DATA FOR PROCESSING:
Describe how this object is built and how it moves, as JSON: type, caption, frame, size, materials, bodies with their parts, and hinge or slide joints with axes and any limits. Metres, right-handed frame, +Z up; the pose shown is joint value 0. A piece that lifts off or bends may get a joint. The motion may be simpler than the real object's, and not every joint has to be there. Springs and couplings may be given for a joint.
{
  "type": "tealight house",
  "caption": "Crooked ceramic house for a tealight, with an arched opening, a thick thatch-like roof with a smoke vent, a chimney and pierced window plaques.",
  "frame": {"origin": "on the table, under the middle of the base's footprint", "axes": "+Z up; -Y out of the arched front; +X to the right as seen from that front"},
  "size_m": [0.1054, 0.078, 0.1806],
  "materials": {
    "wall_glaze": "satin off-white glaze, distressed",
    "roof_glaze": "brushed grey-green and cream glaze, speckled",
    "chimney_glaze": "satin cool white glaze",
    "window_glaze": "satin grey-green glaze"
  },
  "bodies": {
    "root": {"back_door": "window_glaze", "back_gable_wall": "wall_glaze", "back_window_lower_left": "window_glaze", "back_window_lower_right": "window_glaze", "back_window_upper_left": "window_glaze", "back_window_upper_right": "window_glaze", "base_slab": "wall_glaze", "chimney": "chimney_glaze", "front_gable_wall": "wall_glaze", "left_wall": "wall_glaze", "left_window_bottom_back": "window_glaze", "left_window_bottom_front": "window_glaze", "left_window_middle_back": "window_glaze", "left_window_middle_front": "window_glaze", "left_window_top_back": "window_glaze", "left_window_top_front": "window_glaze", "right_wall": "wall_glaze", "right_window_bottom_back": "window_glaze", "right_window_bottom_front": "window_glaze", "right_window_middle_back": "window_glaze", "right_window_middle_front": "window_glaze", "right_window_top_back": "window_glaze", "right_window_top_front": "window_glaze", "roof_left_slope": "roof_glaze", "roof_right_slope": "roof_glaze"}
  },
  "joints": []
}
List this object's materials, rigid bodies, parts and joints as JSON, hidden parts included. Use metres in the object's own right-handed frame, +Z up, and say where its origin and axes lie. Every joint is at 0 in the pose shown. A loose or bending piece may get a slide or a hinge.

DIRECTIONS: Write the complete data out, exactly as above.

WRITTEN RESPONSE:
Describe how this object is built and how it moves, as JSON: type, caption, frame, size, materials, bodies with their parts, and hinge or slide joints with axes and any limits. Metres, right-handed frame, +Z up; the pose shown is joint value 0. A piece that lifts off or bends may get a joint. The motion may be simpler than the real object's, and not every joint has to be there. Springs and couplings may be given for a joint.
{
  "type": "tealight house",
  "caption": "Crooked ceramic house for a tealight, with an arched opening, a thick thatch-like roof with a smoke vent, a chimney and pierced window plaques.",
  "frame": {"origin": "on the table, under the middle of the base's footprint", "axes": "+Z up; -Y out of the arched front; +X to the right as seen from that front"},
  "size_m": [0.1054, 0.078, 0.1806],
  "materials": {
    "wall_glaze": "satin off-white glaze, distressed",
    "roof_glaze": "brushed grey-green and cream glaze, speckled",
    "chimney_glaze": "satin cool white glaze",
    "window_glaze": "satin grey-green glaze"
  },
  "bodies": {
    "root": {"back_door": "window_glaze", "back_gable_wall": "wall_glaze", "back_window_lower_left": "window_glaze", "back_window_lower_right": "window_glaze", "back_window_upper_left": "window_glaze", "back_window_upper_right": "window_glaze", "base_slab": "wall_glaze", "chimney": "chimney_glaze", "front_gable_wall": "wall_glaze", "left_wall": "wall_glaze", "left_window_bottom_back": "window_glaze", "left_window_bottom_front": "window_glaze", "left_window_middle_back": "window_glaze", "left_window_middle_front": "window_glaze", "left_window_top_back": "window_glaze", "left_window_top_front": "window_glaze", "right_wall": "wall_glaze", "right_window_bottom_back": "window_glaze", "right_window_bottom_front": "window_glaze", "right_window_middle_back": "window_glaze", "right_window_middle_front": "window_glaze", "right_window_top_back": "window_glaze", "right_window_top_front": "window_glaze", "roof_left_slope": "roof_glaze", "roof_right_slope": "roof_glaze"}
  },
  "joints": []
}
List this object's materials, rigid bodies, parts and joints as JSON, hidden parts included. Use metres in the object's own right-handed frame, +Z up, and say where its origin and axes lie. Every joint is at 0 in the pose shown. A loose or bending piece may get a slide or a hinge.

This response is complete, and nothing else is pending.